Odd that St. John didn't think so, given that he commenced his Gospel with it.

Yet this is the very question that militates against Prejean’s claim that he isn’t attempting to figure out the divine by sheer force of intellect.

I'm not trying to figure out the mechanism of the Incarnation. It's Svendsen who seems to be suggesting that because the Incarnation can't be explained, God can't really become man.

It is the question that refutes his claim that he does not concern himself about “how” this union took place, only “what kind” of union it is (as though the latter can sterilely be posited apart from attempting to explain the former).

There's nothing "sterile" about recognizing the bounds of human reason.

The question, as I have maintained throughout, is certainly not biblically resolved in any case.

Except in the bare statement "The Word became flesh and dwelt among us."

Since Christ is necessarily human (without humanity there would be no “Christ,” only “Word”), and necessarily divine (without the Word there would be no Christ, only “man”), I don’t see how it can be answered apart from divine revelation; and divine revelation simply does not tell us.

So Christ is not the Word of God and we shouldn't worship Him. Got it.

It is interesting to note that even Prejean’s Eastern Orthodox friends are now entertaining the notion that Prejean’s own view is Nestorian, and that he is indeed relying on hyper-rational speculation to figure out the nature of the Incarnation.

Considering that they consider my view Nestorian for different reasons, and those different reasons are inapposite to Svendsen's view, this is a classic red herring, completely irrelevant to the discussion at hand, just as Hays's original tu quoque was.

The article is actually very much on target (in spite of an expected gaffe on the part of Perry Robinson, a sniveling third-rate philosophy student, and one of his associates, both of whom seem to be extremely ill informed about what constitutes a “degree mill,” and both of whom seem to think that it is an acceptable practice to get their information from the “research” of a third-rate catholic e-pologist who has no training in theology and who possesses no advanced degree—if that is the research method taught at their institution of higher learning, then I am certain I won’t be sending my children to “Saint Louis University”).

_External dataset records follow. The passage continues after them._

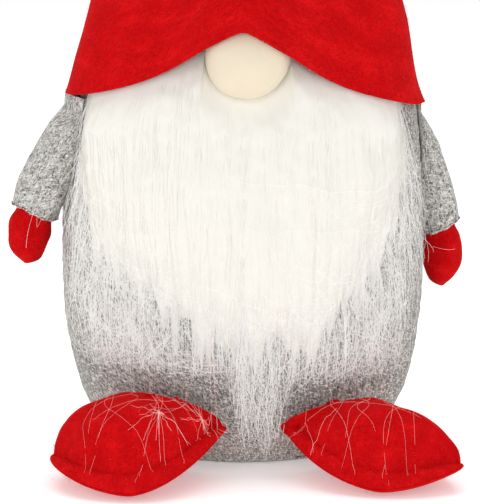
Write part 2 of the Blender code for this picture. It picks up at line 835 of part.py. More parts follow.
clear_scene()
PARTS = new_collection("tomte_gnome")
make_body()
make_beard()
make_nose()
make_hat()
make_arm(
    "right", -1, RIGHT_SHOULDER_Y, RIGHT_SHOULDER_Z, RIGHT_ARM_LEAN, RIGHT_ARM_REACH
)
make_arm("left", 1, LEFT_SHOULDER_Y, LEFT_SHOULDER_Z, LEFT_ARM_LEAN, LEFT_ARM_REACH)
make_foot("right_foot", -1, Vector((RIGHT_FOOT_X, RIGHT_FOOT_Y, 0.0)), RIGHT_FOOT_SPLAY)
make_foot("left_foot", 1, Vector((LEFT_FOOT_X, LEFT_FOOT_Y, 0.0)), LEFT_FOOT_SPLAY)
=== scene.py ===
import math

import bmesh
import bpy
import numpy as np
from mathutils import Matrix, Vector
from mathutils.bvhtree import BVHTree


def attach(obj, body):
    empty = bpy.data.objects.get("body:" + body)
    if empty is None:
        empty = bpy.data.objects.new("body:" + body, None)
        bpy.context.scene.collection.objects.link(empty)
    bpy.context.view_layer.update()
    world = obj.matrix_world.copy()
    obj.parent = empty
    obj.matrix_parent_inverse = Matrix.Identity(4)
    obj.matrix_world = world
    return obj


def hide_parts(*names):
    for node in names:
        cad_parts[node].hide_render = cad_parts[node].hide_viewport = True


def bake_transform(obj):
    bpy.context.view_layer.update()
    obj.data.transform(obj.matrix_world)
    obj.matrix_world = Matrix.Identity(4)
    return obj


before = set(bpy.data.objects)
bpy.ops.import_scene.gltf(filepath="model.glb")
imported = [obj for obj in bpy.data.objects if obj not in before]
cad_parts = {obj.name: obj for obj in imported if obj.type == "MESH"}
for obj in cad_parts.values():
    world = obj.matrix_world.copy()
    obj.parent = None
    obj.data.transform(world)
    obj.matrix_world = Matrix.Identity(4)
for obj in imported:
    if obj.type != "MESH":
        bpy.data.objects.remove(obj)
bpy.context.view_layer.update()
print("frame loaded:", len(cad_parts), "nodes")

# helpers for materials


class Wire:
    # a node's output socket that can be used in sums
    def __init__(self, recipe, socket):
        self.recipe, self.socket = recipe, socket

    def __add__(self, other):
        return self.recipe.sum("ADD", self, other)

    def __radd__(self, other):
        return self.recipe.sum("ADD", other, self)

    def __mul__(self, other):
        return self.recipe.sum("MULTIPLY", self, other)


class Recipe:
    # one material and its nodes
    def __init__(self, name):
        self.material = bpy.data.materials.new(name)
        self.material.use_nodes = True
        self.tree = self.material.node_tree

    def node(self, kind, settings, inputs, out=0):
        made = self.tree.nodes.new("ShaderNode" + kind)
        for key, value in settings.items():
            if key == "stops":
                ramp = made.color_ramp.elements
                while len(ramp) < len(value):
                    ramp.new(0.5)
                for stop, (place, colour) in zip(ramp, value):
                    stop.position, stop.color = place, colour
            else:
                setattr(made, key, value)
        self.plug(made, inputs)
        return Wire(self, made.outputs[out])

    def plug(self, made, inputs):
        for key, value in inputs.items():
            if isinstance(value, Wire):
                self.tree.links.new(value.socket, made.inputs[key])
            else:
                made.inputs[key].default_value = value

    def finish(self, inputs):
        self.plug(self.tree.nodes["Principled BSDF"], inputs)
        return self.material

    def sum(self, operation, first, second):
        return self.node("Math", {"operation": operation}, {0: first, 1: second})

    def clothPlace(self):
        return self.node("UVMap", {"uv_map": "cloth"}, {})

    def objectPlace(self):
        return self.node("TexCoord", {}, {}, 3)

    def noise(self, place, scale, detail=2.0, rough=0.5):
        given = {"Vector": place, "Scale": scale, "Detail": detail, "Roughness": rough}
        return self.node("TexNoise", {}, given)

    def fibreEdge(self, value):
        given = {"Value": value, "From Min": 0.53, "From Max": 0.62}
        return self.node("MapRange", {"interpolation_type": "SMOOTHSTEP"}, given)

    def blend(self, share, first, second):
        return self.node("Mix", {"data_type": "RGBA"}, {0: share, 6: first, 7: second}, 2)

    def bump(self, height, strength, distance):
        given = {"Height": height, "Strength": strength, "Distance": distance}
        return self.node("Bump", {}, given)


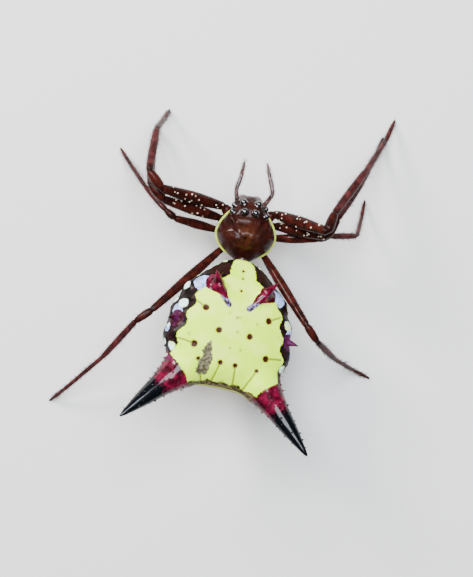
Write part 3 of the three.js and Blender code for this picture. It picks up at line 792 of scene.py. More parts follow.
legs = {}
for leg in LEG_PIECES:
    limb = Limb(joints[leg], leg_radius, 1, 0.06, 0.2, SLENDER[leg[-1]])
    limb.skin[:, 2] = np.maximum(limb.skin[:, 2], 0.0)
    redness = soft_step(limb.along, limb.marks[3] - 0.2, limb.marks[3] + 0.4)
    values = {"joint": per_point(limb.pinch), "redness": per_point(redness)}
    solids = [f"leg_{leg}_{bone}" for bone in LEG_BONES]
    new_piece(f"leg_{leg}", limb.mesh(), "limb_varnish", solids, values)
    legs[leg] = limb

# %% [markdown]
# Leg hair is short on the thigh, longer and denser on the shin and foot, with a few strong spines.
# Roots are drawn at random along and round the leg, but from a seeded draw, so that each run gives
# the same animal.

# %% Leg hair
HAIR_RADIUS = 0.006
SPINE_RADIUS = 0.013
LOWEST_TIP = 0.02

random = np.random.default_rng(7)


def limb_hair(name, limb, joints_between, density, length, finish, radius=HAIR_RADIUS, lean_share=1.0):
    """Hairs between two joints, so many to the millimetre: a root at a random place along and round
    the tube leans towards the foot. Hairs that would reach the floor are left out."""
    low, high = (limb.marks[joint] for joint in joints_between)
    count = int(density * (high - low))
    place = random.uniform(low, high, count)
    angle = random.uniform(0, 2 * math.pi, count)
    sideways = np.cos(angle)[:, None] * limb.at(place, limb.side)
    normal = unit(sideways + np.sin(angle)[:, None] * limb.at(place, limb.up))
    sunk_radius = np.interp(place, limb.along, limb.radius) - 0.01
    roots = limb.at(place, limb.path) + normal * sunk_radius[:, None]
    leans = unit(limb.at(place, limb.ahead)) * lean_share
    lengths = length * random.uniform(0.6, 1.3, count)
    keep = roots[:, 2] + (normal[:, 2] * 0.5 + leans[:, 2]) * lengths > LOWEST_TIP
    root_uv = 0.02 + 0.96 * np.stack([place / limb.marks[-1], angle / (2 * math.pi)], axis=-1)
    hairs = (array[keep] for array in (roots, normal, leans, lengths))
    bristles(name, *hairs, radius, finish, "leg_cuticle", root_uv[keep])


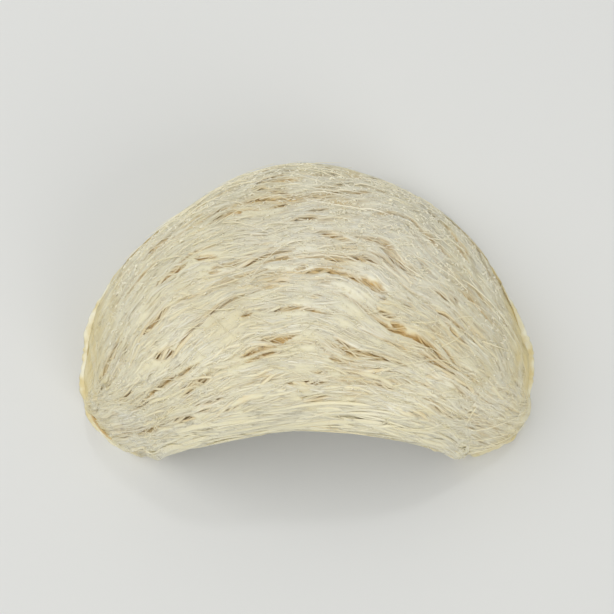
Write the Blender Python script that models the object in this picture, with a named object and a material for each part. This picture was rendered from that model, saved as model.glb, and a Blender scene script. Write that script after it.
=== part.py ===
"""An edible swiftlet nest: one half cup of hardened strands, cut off its wall and lying on the cut.

The cup is a lemon-shaped lump with its two poles at the feet, cut flat at the wall and hollowed out.
Its strands run from foot to foot like the meridians of that lemon, in ribs with slits between them.
Metres, +Z up and away from the wall, +X from foot to foot, -Y towards the open rim.
"""

import math

import bmesh
import bpy
import numpy as np
from mathutils import Matrix, Vector

# Driving dimensions of the cup
LENGTH = 0.0705  # foot tip to foot tip, without the flange
REACH = 0.0335  # along the wall, from the rim back to the bottom of the cup
DEPTH = 0.0342  # from the feet's own axis out to the crown
RIM_ROLL = 0.0160  # how far the rolled rim stands in front of the crown
FEET_FORWARD = 0.0032  # how far the two feet come forward of the middle
AXIS_BELOW_WALL = 0.0032  # the feet's axis lies this far inside the wall

# Thickness of the cup's wall
FOOT_THICK = 0.0100
EDGE_THICK = 0.0070
CROWN_THICK = 0.0052

# Form of the plan and the ends, and of the rolled rim, as powers
SQUARE = 2.15
BLUNT = 0.88
ROLL_POWER = 0.72

# Flange of strands that had spread over the wall round the cut
FLARE = 0.0013
FLARE_HEIGHT = 0.0028

# Slow forms, as waves: size, waves along the cup, waves across it and phase, the last three in radians
SWELL = (
    (0.0004, 1.4, 1.7, 0.0),
    (0.0004, 1.4, -1.7, -1.8),
    (0.0005, 4.1, -2.2, 1.3),
    (0.0004, 6.7, 3.9, 4.0),
)  # bulges and dents of a hand-sized natural thing, in metres
WANDER = ((0.020, 3.0, 7.0, 0.0), (0.011, 7.1, -9.0, 2.0))  # of a strand, as a share of the width
WEB = ((0.00022, 18.0, -5.0, 0.57), (0.00022, 8.0, 13.0, -0.57))  # lumps of the hollow's lining, in metres
HOLLOW_SWELL = 0.6  # the hollow follows the outside's bulges only in part
HOLLOW_SHIFT = (1.0, 2.0)  # and lags behind them, in radians along and around
END_GROWTH = 0.5  # share of a bulge that goes into the cup's length

# Relief of the strands
RIB_COUNT = 21
RIB_HEIGHT = 0.00040
RIM_RIB_COUNT = 6
RIM_RIB_HEIGHT = 0.00035
RIM_RIB_TWIST = 2.0
RIM_BLEND = 0.04  # the rim's ribs take over from the outside's within this share of the width
FADE_START = 0.16  # the relief starts where the sine of the angle along the cup is this
FADE_END = 0.61  # and is whole where it is this

# Slits between the strands
SLIT_COUNT = 32
SLIT_DEPTH = 0.0016
SLIT_LENGTH = 0.16  # half length, as a share of a strand
SLIT_WIDTH = 0.016  # half width, as a share of the way from rim to wall edge
SHORTEST_SLIT = 0.55  # as a share of the longest
LENGTH_TURN = 5.0  # radians from slit to slit, over which their lengths vary
SLITS_FROM_FOOT = 0.14  # as a share of a strand
SLIT_ROWS = (0.05, 0.85)  # first and last row, as a share of the width

# Where the strands lie round the cup, in degrees from the wall at the cup's bottom
WALL_ANGLE = -8.0
RIM_ANGLE = 96.0

# Mesh of the lump: columns run from foot to foot, rings run across
COLUMNS = 144
OUTER_COLUMNS = 108
RIM_COLUMNS = 24
RINGS = 32
HOLLOW_COLUMNS = 60
HOLLOW_RINGS = 28

GOLDEN_RATIO = (1 + math.sqrt(5)) / 2


def strand_material():
    """Dried strands: cream, a little translucent, with a soft gloss."""
    material = bpy.data.materials.new("dried_strands")
    material.use_nodes = True
    shader = material.node_tree.nodes["Principled BSDF"]
    shader.inputs["Base Color"].default_value = (0.65, 0.60, 0.42, 1.0)
    shader.inputs["Roughness"].default_value = 0.42
    shader.inputs["Metallic"].default_value = 0.0
    return material


def nest_angle(turn):
    """Turns an even share of the way round the sphere into an angle round the cup, finer on the outside."""
    outer_end = OUTER_COLUMNS / COLUMNS
    rim_end = (OUTER_COLUMNS + RIM_COLUMNS) / COLUMNS
    knots = [0.0, outer_end, rim_end, 1.0]
    angles = [WALL_ANGLE, RIM_ANGLE, 180.0 + WALL_ANGLE, 360.0 + WALL_ANGLE]
    return np.radians(np.interp(turn, knots, angles))


def wave_sum(waves, along, across):
    """The sum of sine waves that run at their own slant over the two angles."""
    return sum(size * np.sin(a * along + b * across + phase) for size, a, b, phase in waves)


def slits(share, across):
    """Lens-shaped openings between the strands, 0 away from them and 1 at their deepest."""
    deepest = np.zeros_like(share)
    first_row, last_row = SLIT_ROWS
    for k in range(SLIT_COUNT):
        middle = SLITS_FROM_FOOT + (1.0 - 2 * SLITS_FROM_FOOT) * ((k * GOLDEN_RATIO) % 1.0)
        row = first_row + (last_row - first_row) * (k + 0.5) / SLIT_COUNT
        half = SLIT_LENGTH * (SHORTEST_SLIT + (1.0 - SHORTEST_SLIT) * math.sin(LENGTH_TURN * k) ** 2)
        gap = ((share - middle) / half) ** 2 + ((across - row) / SLIT_WIDTH) ** 2
        deepest = np.maximum(deepest, np.clip(1.0 - gap, 0.0, 1.0))
    return deepest


def relief(along, around):
    """Ribs of strands and the slits between them, in metres, fading out towards the feet.

    The rolled rim has its own broader ribs, which take over where the outside's ribs end.
    """
    share = along / math.pi
    across = (math.radians(RIM_ANGLE) - around) / math.radians(RIM_ANGLE - WALL_ANGLE)
    strayed = across + wave_sum(WANDER, along, across)
    ribs = np.cos(2 * math.pi * RIB_COUNT * strayed) * RIB_HEIGHT
    down_the_rim = (around - math.radians(RIM_ANGLE)) / math.radians(180.0 - RIM_ANGLE)
    rim_ribs = np.cos(2 * math.pi * RIM_RIB_COUNT * down_the_rim + RIM_RIB_TWIST * share) * RIM_RIB_HEIGHT
    outside = np.clip((across + RIM_BLEND) / (2 * RIM_BLEND), 0.0, 1.0)
    both = (ribs - SLIT_DEPTH * slits(share, strayed)) * outside + rim_ribs * (1.0 - outside)
    return both * np.clip((np.sin(along) - FADE_START) / (FADE_END - FADE_START), 0.0, 1.0)


def lemon_point(along, around, half_length, reach, depth, roll):
    """A point of the lemon shape: along runs from foot to foot and around from the cup's bottom to its rim.

    In x it is a cosine. Across it is a circle whose radius falls to nothing at the poles, stretched to
    reach behind, to roll in front and to depth above, with that front squared off for the rolled rim.
    """
    girth = np.clip(1.0 - np.abs(np.cos(along)) ** SQUARE, 0.0, 1.0) ** (BLUNT / 2)
    sine, cosine = np.sin(around), np.cos(around)
    behind = cosine > 0
    rise = np.where(behind, sine, np.sign(sine) * np.abs(sine) ** ROLL_POWER)
    x = -half_length * np.cos(along)
    y = np.where(behind, reach, roll) * cosine * girth
    z = np.where(sine > 0, depth, 2 * AXIS_BELOW_WALL) * rise * girth
    y = y - FEET_FORWARD * (x / half_length) ** 2
    return np.stack([x, y, z - AXIS_BELOW_WALL], axis=-1)


def outward(along, around):
    """The direction in which a bulge grows: straight away from the line between the feet."""
    lift = np.abs(np.sin(along))
    return np.stack([-END_GROWTH * np.cos(along), lift * np.cos(around), lift * np.sin(around)], axis=-1)


def flare_out(points):
    """Spreads the skin outwards over the wall, most at the cut and dying away above it."""
    height = np.clip(points[:, 2], 0.0, None)
    spread = FLARE * np.exp(-height / FLARE_HEIGHT)
    middle = np.array([0.0, REACH / 3])
    away = points[:, :2] - middle
    away /= np.linalg.norm(away, axis=1, keepdims=True)
    points[:, :2] += away * spread[:, None]
    return points


def sphere_mesh(name, columns, rings):
    """A closed sphere with its poles on Z, and the angles of its points: along from pole to pole, and turn."""
    sphere = bmesh.new()
    bmesh.ops.create_uvsphere(sphere, u_segments=columns, v_segments=rings, radius=1.0)
    mesh = bpy.data.meshes.new(name)
    sphere.to_mesh(mesh)
    sphere.free()
    flat = np.empty(len(mesh.vertices) * 3)
    mesh.vertices.foreach_get("co", flat)
    points = flat.reshape(-1, 3)
    along = np.arccos(np.clip(points[:, 2], -1.0, 1.0))
    turn = (np.arctan2(points[:, 1], points[:, 0]) / (2 * math.pi)) % 1.0
    return mesh, along, turn


def set_points(mesh, points):
    mesh.vertices.foreach_set("co", points.ravel())
    mesh.update()
    shape = bmesh.new()
    shape.from_mesh(mesh)
    bmesh.ops.recalc_face_normals(shape, faces=shape.faces)
    shape.to_mesh(mesh)
    shape.free()


def add_object(name, mesh, collection):
    piece = bpy.data.objects.new(name, mesh)
    collection.objects.link(piece)
    return piece


def lump(collection):
    """The whole outside of the cup with its ribs and slits, still solid."""
    mesh, along, turn = sphere_mesh("nest", COLUMNS, RINGS)
    around = nest_angle(turn)
    points = lemon_point(along, around, LENGTH / 2, REACH, DEPTH, RIM_ROLL)
    growth = wave_sum(SWELL, along, around) + relief(along, around)
    points = points + outward(along, around) * growth[:, None]
    set_points(mesh, flare_out(points))
    return add_object("nest", mesh, collection)


def hollow(collection):
    """The space inside the cup, a smaller lemon that comes out through the rim and through the wall."""
    mesh, along, turn = sphere_mesh("hollow", HOLLOW_COLUMNS, HOLLOW_RINGS)
    around = 2 * math.pi * turn
    half_length = LENGTH / 2 - FOOT_THICK
    reach = REACH - EDGE_THICK
    depth = DEPTH - CROWN_THICK
    points = lemon_point(along, around, half_length, reach, depth, reach)
    bulge = wave_sum(SWELL, along + HOLLOW_SHIFT[0], around + HOLLOW_SHIFT[1])
    growth = HOLLOW_SWELL * bulge + wave_sum(WEB, along, around)
    points = points + outward(along, around) * growth[:, None]
    below = points[:, 2] < 0
    points[below, 2] -= AXIS_BELOW_WALL
    set_points(mesh, points)
    return add_cutter("hollow", mesh, collection)


def wall_side(collection):
    """A block that fills everything behind the wall's face, to cut the feet and the back edge flat."""
    side = 3 * LENGTH
    block = bmesh.new()
    bmesh.ops.create_cube(block, size=side)
    bmesh.ops.translate(block, verts=block.verts, vec=Vector((0.0, 0.0, -side / 2)))
    mesh = bpy.data.meshes.new("wall_side")
    block.to_mesh(mesh)
    block.free()
    return add_cutter("wall_side", mesh, collection)


def add_cutter(name, mesh, collection):
    cutter = add_object(name, mesh, collection)
    cutter.hide_render = True
    cutter.display_type = "WIRE"
    return cutter


def cut_away(piece, cutter):
    cut = piece.modifiers.new(cutter.name, "BOOLEAN")
    cut.operation = "DIFFERENCE"
    cut.object = cutter


def settle(piece):
    """Keeps the cut shape as the piece's own mesh, centred over the middle of what it rests on."""
    bpy.context.view_layer.update()
    evaluated = piece.evaluated_get(bpy.context.evaluated_depsgraph_get())
    mesh = bpy.data.meshes.new_from_object(evaluated)
    flat = np.empty(len(mesh.vertices) * 3)
    mesh.vertices.foreach_get("co", flat)
    points = flat.reshape(-1, 3)
    low, high = points.min(axis=0), points.max(axis=0)
    middle = (low + high) / 2
    mesh.transform(Matrix.Translation((-middle[0], -middle[1], -low[2])))
    mesh.shade_smooth()
    mesh.set_sharp_from_angle(angle=math.radians(50))
    piece.modifiers.clear()
    piece.data = mesh
    return piece


def main():
    for old in list(bpy.data.objects):
        bpy.data.objects.remove(old)
    parts = bpy.data.collections.new("edible_birds_nest")
    cutters = bpy.data.collections.new("cutters")
    bpy.context.scene.collection.children.link(parts)
    bpy.context.scene.collection.children.link(cutters)
    nest = lump(parts)
    cut_away(nest, hollow(cutters))
    cut_away(nest, wall_side(cutters))
    settle(nest)
    nest.data.materials.append(strand_material())


main()
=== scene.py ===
"""An edible swiftlet nest: a half cup of dried strands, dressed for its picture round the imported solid.

A smooth skin is worked out from the cup's own formula. A solid body of fused strands lies just under it,
and thousands of single strands lie in and on that body: along the outside, round the rim and as a loose
net inside the hollow. It is laid out as an add-on, and run as a script it makes everything in order.
Metres, +Z up and away from the wall that the nest was cut from, -Y towards the open rim.
"""

import math

import bpy
import numpy as np
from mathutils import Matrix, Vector


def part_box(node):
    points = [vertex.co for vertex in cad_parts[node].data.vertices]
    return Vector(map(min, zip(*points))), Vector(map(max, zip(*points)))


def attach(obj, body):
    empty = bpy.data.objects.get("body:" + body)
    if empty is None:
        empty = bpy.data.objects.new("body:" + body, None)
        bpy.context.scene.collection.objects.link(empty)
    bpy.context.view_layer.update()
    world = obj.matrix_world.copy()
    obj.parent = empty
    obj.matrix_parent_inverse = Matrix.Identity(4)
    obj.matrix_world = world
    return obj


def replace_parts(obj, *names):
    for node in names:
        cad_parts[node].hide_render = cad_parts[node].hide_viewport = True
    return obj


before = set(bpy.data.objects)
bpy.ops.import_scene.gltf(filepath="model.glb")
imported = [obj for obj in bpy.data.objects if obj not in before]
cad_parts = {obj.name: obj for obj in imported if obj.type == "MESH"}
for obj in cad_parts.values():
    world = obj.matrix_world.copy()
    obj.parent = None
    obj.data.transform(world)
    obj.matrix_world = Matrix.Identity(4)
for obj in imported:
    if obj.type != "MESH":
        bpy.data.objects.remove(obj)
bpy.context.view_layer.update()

bl_info = {
    "name": "Edible Swiftlet Nest",
    "version": (1, 0, 0),
    "blender": (4, 5, 0),
    "location": "View3D > Sidebar > Nest",
    "description": "Makes a half cup of dried strands with its net inside, and a plain stage for it",
    "category": "Add Mesh",
}

NEST_BOX = np.array(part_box("nest"))

MM = 0.001

# Form of the cup, as powers and slow waves: size, waves along the cup, waves across it, phase
SQUARE = 2.15
BLUNT = 0.88
ROLL_POWER = 0.72
SWELL = (
    (0.0004, 1.4, 1.7, 0.0),
    (0.0004, 1.4, -1.7, -1.8),
    (0.0005, 4.1, -2.2, 1.3),
    (0.0004, 6.7, 3.9, 4.0),
)
BOW = 0.40
WANDER = (
    (0.020, 3.0, 7.0, 0.0),
    (0.011, 7.1, -9.0, 2.0),
    (0.0065, 15.0, -16.0, 1.0),
    (0.0040, 25.0, 23.0, 0.5),
)
WEB = ((0.00022, 18.0, -5.0, 0.57), (0.00022, 8.0, 13.0, -0.57))
HOLLOW_SWELL = 0.6
HOLLOW_SHIFT = (1.0, 2.0)
END_GROWTH = 0.5
FLARE = 1.3 * MM
FLARE_HEIGHT = 2.8 * MM

# Where the strands lie round the cup, from the wall at the cup's bottom to the rim
WALL_ANGLE = math.radians(-8.0)
RIM_ANGLE = math.radians(96.0)

# The skin's grid: rows from foot to foot, columns round the section in four parts
ROWS = 280
ROW_NUMBERS = np.arange(ROWS)
OUTER = 172
FRONT = 46
INNER = 108
UNDER = 24
LIP = OUTER + FRONT
COLUMNS = LIP + INNER + UNDER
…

Daniel and Perry both thought I was using a term differently than I was, and at any rate, their criticism of my position was not Svendsen's. Svendsen also evidently has no concept of academic reputation. St. Louis is one of the best philosophy program in the world based on scholarly regard. It's not even possible to be a student, much less make As, at a graduate school of that quality as a "third-rate" philosopher. Perry is using "diploma mill" as most academics do: as an expression of contempt for schools with minimal requirements and non-existent scholarly regard. Svendsen's doctoral program has no scholarly reputation that I can perceive, and the sort of academic incest that the Catholic apologist in question documented is a good sign that they can't find enough people in the scholarly community willing to vouch for them. The fact that Svendsen shows such contempt for a university with such an academic reputation just shows how much of a fringe quack non-scholar Svendsen is.

To engage the unknown and the unrevealed using Prejean’s approach—namely, “I don’t need yer stinkin’ Bible ‘cause I can just figure it all out using my own brilliance”—results in a sub-Christian (nay, un-Christian or even anti-Christian) belief system that at best undermines the authority of Scripture and at worst promotes open idolatry.

That's not my approach. On the other hand, Svendsen's concept of the "authority of Scripture" is so illogical (I'm deductive, except when I'm not) that it results in more disrespect for Scripture, because it makes us Christians look like anti-intellectuals, even believers in nonsense.

Worse for me, it wastes a great deal of my energy and time—energy and time I really don’t have anymore—to continue in such dialogues. They result in nothing useful.

Finally, we can agree on something. I'd have been more than happy to leave this one where I left it more than a year ago. Unfortunately, Svendsen couldn't manage the character to do that, because he had to subsequently excise my half of the discussion despite mentioning me by name. But I'm the coward. Go figure.

In the end Prejean will remain a neo-Platonist/Gnostic/Docetist, and I will remain devoted to the apostle’s teaching.

... except the parts that Svendsen inherently contradicts without providing any explanation for it.

I assume Prejean will be responding to this; if so, he’ll have the last word on it.

Works for me.

Prejean’s view is incoherent and relies heavily on the equivocations of terms.

Heck of a way to finish. You admit that your view presumes that I "rely heavily" on equivocation of terms when the equivocation was created by you imputing a definition out of a dictionary that was completely irrelevant to the subject and that I never used. This is vintage Svendsen, and it's why any thinking Catholic just laughs at you. In fact, I only brought this up to show how, despite having put this much time and energy into it, you still can't get around the arguments. In the end, you're still Nestorian.

I’ve adequately demonstrated the deficiencies of his views and his approach. My job here is done.

Mine too. If that was the best you could do, then it pretty clearly demonstrates that you have nothing. All the cards are on the table; you've got the losing hand. Evangelicals of your stripe simply can't beat Catholics with rational argument; that's all there is to it.